According to experts from the desert locust control organization of East Africa together with the Food and Agricultural Organization (FAO) have warned that Uganda is under a possible second invasion of desert locusts. 

According to Everest Magara, the country manager of the Desert Locust control organization of East Africa, there are several swarms of locusts heading towards Uganda from Kenya.

Now, in a bid to avert the devastating effects in Uganda in case of any invasion, the Food and Agricultural Organisation has donated an assortment of desert locust fighting equipment worth U$11 million to the ministry of Agriculture.

Meanwhile, about three weeks ago, Kenya was attacked by desert locusts threatening farmers’ crops and pastures.

Last year Kenya faced its worst locust invasion in 70 years that threatened the food security of millions of people.

Experts say every day, each locust can eat its weight in vegetation daily and multiplies twenty-fold every three months.

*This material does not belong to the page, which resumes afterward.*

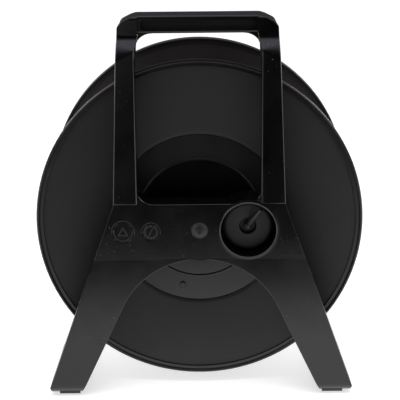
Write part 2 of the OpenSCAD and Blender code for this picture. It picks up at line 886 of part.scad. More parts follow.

A swarm can easily eat as much food as 35,000 people in a single day and multiple two dozen times in three months.

“When we look at the magnitude of the problem, it’s much bigger than an outbreak and it’s an upsurge,” said Cyril Ferrand, FAO (Food and Agriculture Organization of the United Nations) East Africa resilience team leader.

“So that’s really the second biggest intermediate level of infestation, that is spreading across the entire region from Sudan to Somalia to Kenya,” Ferrand says.